_Description of the task_.
Send back all the data below, exactly as given.

_Material_.
------------------------------------

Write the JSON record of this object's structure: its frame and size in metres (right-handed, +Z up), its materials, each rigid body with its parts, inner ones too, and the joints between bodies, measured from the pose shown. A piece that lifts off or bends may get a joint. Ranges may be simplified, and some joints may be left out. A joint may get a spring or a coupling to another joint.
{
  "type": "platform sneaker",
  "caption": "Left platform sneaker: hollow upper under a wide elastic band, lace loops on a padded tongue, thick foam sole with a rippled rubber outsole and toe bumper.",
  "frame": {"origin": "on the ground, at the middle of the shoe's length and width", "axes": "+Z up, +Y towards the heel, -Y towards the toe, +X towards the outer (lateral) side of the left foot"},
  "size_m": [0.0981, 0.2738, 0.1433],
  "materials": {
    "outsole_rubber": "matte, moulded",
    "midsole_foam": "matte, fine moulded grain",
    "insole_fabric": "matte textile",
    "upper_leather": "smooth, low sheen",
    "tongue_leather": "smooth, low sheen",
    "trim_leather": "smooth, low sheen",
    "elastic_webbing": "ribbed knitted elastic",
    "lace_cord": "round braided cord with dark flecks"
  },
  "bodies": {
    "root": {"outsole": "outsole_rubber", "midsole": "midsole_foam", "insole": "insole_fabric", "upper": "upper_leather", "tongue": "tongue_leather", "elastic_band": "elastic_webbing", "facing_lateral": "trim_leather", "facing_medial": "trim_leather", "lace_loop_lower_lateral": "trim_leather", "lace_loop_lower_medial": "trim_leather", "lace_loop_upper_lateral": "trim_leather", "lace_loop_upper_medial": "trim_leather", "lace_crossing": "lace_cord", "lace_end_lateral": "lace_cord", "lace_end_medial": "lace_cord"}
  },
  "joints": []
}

------------------------------------

_Output_.
Write the JSON record of this object's structure: its frame and size in metres (right-handed, +Z up), its materials, each rigid body with its parts, inner ones too, and the joints between bodies, measured from the pose shown. A piece that lifts off or bends may get a joint. Ranges may be simplified, and some joints may be left out. A joint may get a spring or a coupling to another joint.
{
  "type": "platform sneaker",
  "caption": "Left platform sneaker: hollow upper under a wide elastic band, lace loops on a padded tongue, thick foam sole with a rippled rubber outsole and toe bumper.",
  "frame": {"origin": "on the ground, at the middle of the shoe's length and width", "axes": "+Z up, +Y towards the heel, -Y towards the toe, +X towards the outer (lateral) side of the left foot"},
  "size_m": [0.0981, 0.2738, 0.1433],
  "materials": {
    "outsole_rubber": "matte, moulded",
    "midsole_foam": "matte, fine moulded grain",
    "insole_fabric": "matte textile",
    "upper_leather": "smooth, low sheen",
    "tongue_leather": "smooth, low sheen",
    "trim_leather": "smooth, low sheen",
    "elastic_webbing": "ribbed knitted elastic",
    "lace_cord": "round braided cord with dark flecks"
  },
  "bodies": {
    "root": {"outsole": "outsole_rubber", "midsole": "midsole_foam", "insole": "insole_fabric", "upper": "upper_leather", "tongue": "tongue_leather", "elastic_band": "elastic_webbing", "facing_lateral": "trim_leather", "facing_medial": "trim_leather", "lace_loop_lower_lateral": "trim_leather", "lace_loop_lower_medial": "trim_leather", "lace_loop_upper_lateral": "trim_leather", "lace_loop_upper_medial": "trim_leather", "lace_crossing": "lace_cord", "lace_end_lateral": "lace_cord", "lace_end_medial": "lace_cord"}
  },
  "joints": []
}